The expected value for a function of two random variables is \[E(g(X,Y)) = \sum_{all\; y}\sum_{all\; x} g(x,y)p(x,y)\]
We could show that the expected value of a sum is the sum of the expected values:

\[E(X+Y) = E(X) + E(Y)\]

Using this fact, we could show that the variance can be written in this alternative form:

\[Var(X) = E[(X-\mu)^2] = E(X^2) - [E(X)]^2\]

8.3.4 Covariance

When consider two random variables, we may wonder whether they co-vary? In that do they vary together or vary independently? If

The covariance of two random variables is defined as \[Cov(X,Y) = E[(X - \mu_X)(Y - \mu_Y)] = E(XY) - E(X)E(Y)\]
Note: The covariance of X with itself is just the variance, \(Cov(X,X) = Var(X)\)

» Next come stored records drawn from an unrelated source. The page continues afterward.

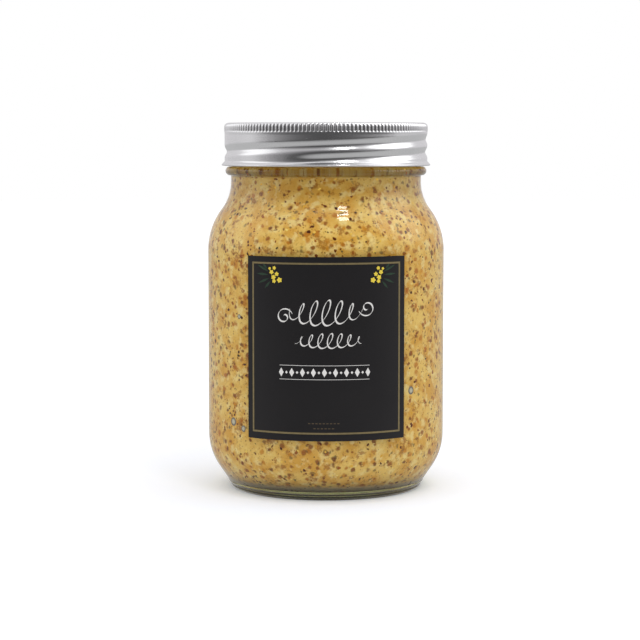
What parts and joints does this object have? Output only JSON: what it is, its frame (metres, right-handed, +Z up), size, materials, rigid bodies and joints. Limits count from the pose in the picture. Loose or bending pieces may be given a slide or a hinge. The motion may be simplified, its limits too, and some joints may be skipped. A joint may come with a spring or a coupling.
{
  "type": "mustard jar",
  "caption": "Clear glass preserving jar full of wholegrain mustard, with a screwed-on aluminium lid with a fluted edge and a black front label.",
  "frame": {"origin": "middle of the standing ring, on the surface that the jar stands on", "axes": "+Z up along the jar's axis; the middle of the label faces -Y"},
  "size_m": [0.0832, 0.0834, 0.1286],
  "materials": {
    "clear_glass": "clear, smooth",
    "mustard_paste": "coarse paste with whole seeds, wet against the glass",
    "lid_aluminium": "bright rolled sheet",
    "label_film": "satin black film with a printed gold frame"
  },
  "bodies": {
    "root": {"glass_jar": "clear_glass", "mustard": "mustard_paste", "screw_lid": "lid_aluminium", "label": "label_film"}
  },
  "joints": []
}
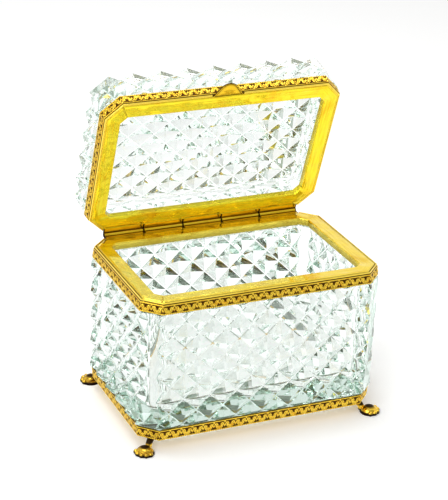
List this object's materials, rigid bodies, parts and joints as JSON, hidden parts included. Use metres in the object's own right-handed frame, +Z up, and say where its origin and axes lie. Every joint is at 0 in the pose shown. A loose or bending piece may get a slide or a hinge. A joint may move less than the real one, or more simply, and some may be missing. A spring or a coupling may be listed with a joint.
{
  "type": "casket box",
  "caption": "Hinged casket box of diamond-cut crystal in gilt brass mounts with an embossed scroll band, on paw feet.",
  "frame": {"origin": "on the standing surface, under the middle of the body, at the centre of the four feet", "axes": "+Z up, +X to the right as seen from the front, +Y to the back, where the hinge is"},
  "size_m": [0.1596, 0.128, 0.1999],
  "materials": {
    "crystal": "clear cut crystal, polished facets",
    "gilt_brass": "worn gilding, softly polished",
    "gilt_band": "embossed gilding with darker hollows",
    "gilt_cast": "cast and gilt, dull in the hollows",
    "screw_brass": "dull brass",
    "plaster": "matt setting plaster"
  },
  "bodies": {
    "casket": {"body_glass": "crystal", "rim_bed": "plaster", "rim_flange": "gilt_brass", "rim_bead": "gilt_brass", "rim_band": "gilt_band", "base_bed": "plaster", "base_ledge": "gilt_brass", "base_band": "gilt_band", "foot_front_left": "gilt_cast", "foot_front_right": "gilt_cast", "foot_rear_right": "gilt_cast", "foot_rear_left": "gilt_cast", "foot_screws": "screw_brass", "body_hinge_leaf": "gilt_brass", "hinge_pin": "screw_brass"},
    "lid": {"lid_hinge_leaf": "gilt_brass", "lid_glass": "crystal", "lid_bed": "plaster", "lid_flange": "gilt_brass", "lid_bead": "gilt_brass", "lid_band": "gilt_band", "thumb_tab": "gilt_brass"}
  },
  "joints": [
    {"name": "lid_hinge", "type": "hinge", "parent": "casket", "child": "lid", "pos_m": [0, 0.0512, 0.09575], "axis": [-1, 0, 0], "range_deg": [-71.15, 28.85]}
  ]
}
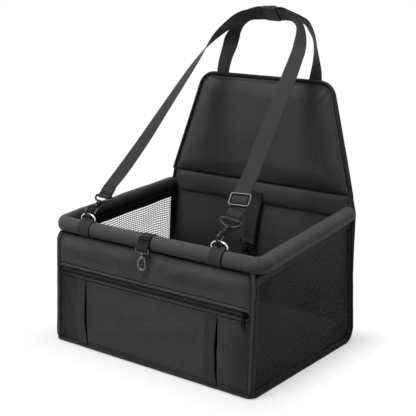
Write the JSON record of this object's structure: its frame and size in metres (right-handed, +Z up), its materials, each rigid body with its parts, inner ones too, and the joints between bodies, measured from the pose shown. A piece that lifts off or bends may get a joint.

We could use this to show that \(Var(X+Y) = Var(X)+ Var(Y) + 2Cov(X,Y)\).

Two discrete random variables are independent if and only if \[P(X = x\text{ and } Y = y) = P(X=x)P(Y=y)\] for every \(x\) and \(y\).

If two random variables, \(X\) and \(Y\) are independent, then \(Cov(X,Y)= 0\).

8.3.5 Correlation

The correlation of two random variables is \[Cor(X,Y) =\frac{Cov(X,Y)}{SD(X)SD(Y)}\]

8.3.6 A Few Named Probability Models

8.3.6.1 Bernoulli Trials

Three conditions

Two possible outcomes on each trial (success or failure)
Independent Trials (result of one trial does not impact probabilities on next trial)
P(success) = \(p\) is constant

\[P(X = x) = p^x (1-p)^{x-1} \text{ for } x\in\{0,1\}\] \[E(X) = p\] \[Var(X) = p(1-p) \]

Binomial RV: \(X\) is the total number of successes in \(n\) trials

For general \(n\) and \(x\), the Binomial probability for a particular value of \(x\) is given by

\[P(X = x) =\frac{n!}{(n-x)! x!} p^x (1-p)^{n-x}\text{ for } x\in\{0,1,2,...,n\}\] where \(x! = x*(x-1)*(x-2)*\cdots*2*1\) and \(0! = 1\), so

\[\frac{n!}{(n-x)! x!} = \frac{n*(n-1)*\cdots*(n-x+1)*(n-x)!}{(n-x)! x!}\] \[= \frac{n*(n-1)*\cdots*(n-x+1)}{x*(x-1)*\cdots*2*1}\]

If we break this apart, we can see where the pieces came from. Let’s consider a simplified example. Let \(X\) be the number of Heads in 3 coin flips (but the coin is biased such that \(p=0.2\)).

The probability of \(2\) successes and \(1\) failure in one particular order (e.g. HHT) is calculated as \(p^x (1-p)^{n-x} = 0.2^2(0.8)\) due to Rule 5. However, we could have gotten a different ordering of Heads and Tails (e.g. HTH, THH). To count the number of ways we could get 2 heads and 1 tail in 3 coin flips, we use tools from combinatorics (an area of mathematics). In fact, the first part of the equation does the counting for us,

\[\frac{n!}{(n-x)! x!} = \frac{n*(n-1)*\cdots*(n-x+1)*(n-x)!}{(n-x)! x!}\]

So for our example, there are \(\frac{3!}{2!1!} = \frac{3*2!}{2!1} = 3\) orderings of 2 heads and 1 tail.

The expected number of successes in the long run is

\[E(X) = np\] and the variability in the number of successes is given by

\[Var(X) = np(1-p) \]

Let’s plot the pmf of the Binomial in a bar plot,

If we increase \(n\), but leave \(p\), then

If we increase \(n\), but decrease \(p\) proportionally (such that \(np\) stays the same), then

We will talk about two ways to approximate the Binomial distribution.

If \(n\) increases while \(p\) stays fixed, then we use a Normal approximation.
If \(n\) increases and \(p\) decreases, then we use a Poisson approximation (beyond the scope of this course).